The only difference between me and anyone else is that I have many windows to go through. As far as staying alive, I have to perform because I have to raise, like, at least $3,000 a month just for the attachments on my stomach (Dale has advanced diabetes). That isn’t even talking about the other medical expenses. The whole thing is, if I don’t play out I don’t live. On my last tour, on my days off, they were feeding me through a tube because the pain was so heavy. They wanted to put me in the hospital at one point, but I said, “Are you kidding, I have a concert tonight!” So I did the last four gigs of the tour sitting on a stool, and I’d make fun of it. The other reason we’re out on the road again is to share with people what we do to stay alive. Listen, everybody dies. But it’s how you die. My playing has always been like a book cover; people open up the cover and see what’s inside. If it matches them, if they’re struggling, if they’re searching too, then we’ve shared something essential.
Does your audience know about this deeper side of Dick Dale, or are they just coming out to see a guitar god?
Are you kidding me, dude? We had 30,000 people in the audience when I played Viva Las Vegas last year, and I spent hours meeting with them afterward. About 50 percent of them have gone through something medically intense. Here’s what happens: One of the last concerts I did, an old-time surfer, he was dying in hospice, wanted to come out to the show. The music of Dick Dale meant a lot to him, and his friends were going to bring him on a gurney. He went into a coma, and the doctors said he was going to die. But on the day of the show, he miraculously came out of the coma, and we Skyped the show to his hospital room. He tells me he’ll see me on tour this year.
So, what is the music of Dick Dale?
I play every style of music. Surf music too. I dig Latino music. I tutored Ritchie Valens, for Crissakes. I love Jimi Hendrix and the Ramones. I love emotional music. If I see someone with a cowboy hat [in the audience] I’ll do Johnny Cash. I did a piano concerto-type thing at the last place I played. I can play [the piano] like Jerry Lee Lewis. I can play classical and romantic works too. I don’t do this sort of thing often on interviews, but listen. (Dale proceeds to play the piano, starting off with some scales, then rocking out with a heavy boogie-woogie vibe for two minutes before continuing to talk). I wasn’t trained to do this; I learned it myself.
Where does all of that come from?
I was like this all my life; because it’s like building a house, you start from the ground up. Lana, my wife, is a main source. When Lana sings, it’s beautiful … she has that voice. She’s got a mind that’s unbelievable. She was sent to me from the heavens above.
But my whole life has been like that … okay I’ll tell you, this is what I got from the monks. They spend their lives trying to know the Buddha. There are no gray parts to life. It’s either right or it’s wrong.
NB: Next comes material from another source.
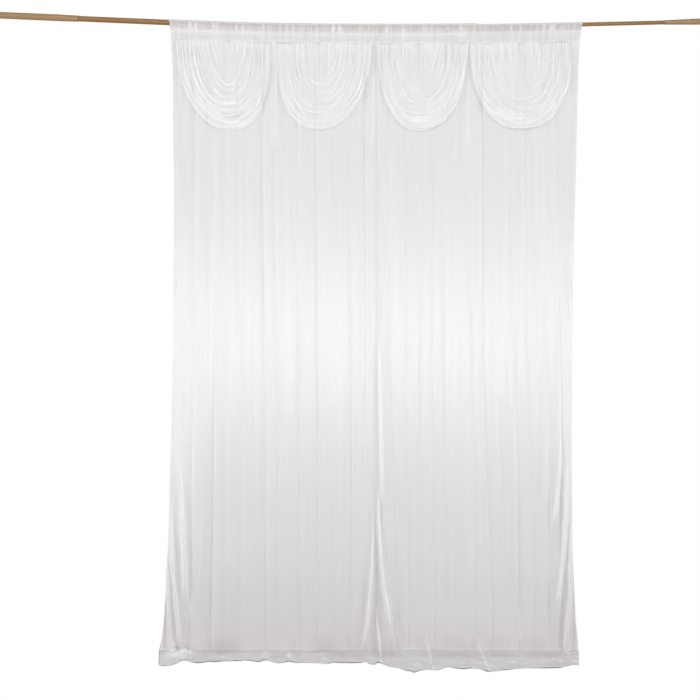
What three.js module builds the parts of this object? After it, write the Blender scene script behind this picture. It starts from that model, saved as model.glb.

One time I asked one of my masters, “How can I be the best?” He told me that I could be the best, but that first I had to give it up, everything. Then, you’ve got to live it, breathe it, you’ve got to sleep and dream it. Then he asked me, “Do you want to be master of one or master of none?” That made sense to me. But no matter what I do, what things I construct, on a scale of 1 to 10, it usually comes out as a 25. I try and strive for perfection in all things, though I am a master of none. It’s a way of life.
What advice do you have for young musicians?
When you start playing an instrument—no matter what it is—and you’re loving it, and this big band or manager comes to see you play and tells you, “We like the way you play,” don’t go with them. Walk your own path, no matter what people say to you. I don’t hang out with musicians. I don’t like the people in show business either because they are phony and fake. They won’t give you a street to go down. Now, there are people out there in the business who’ve been through a lot, and it shows in their work. I was talking to [country music superstar] Charlie Daniels about this. He said something that bears repeating, “Son, they can’t do what you do. You just go out there and do what you do.”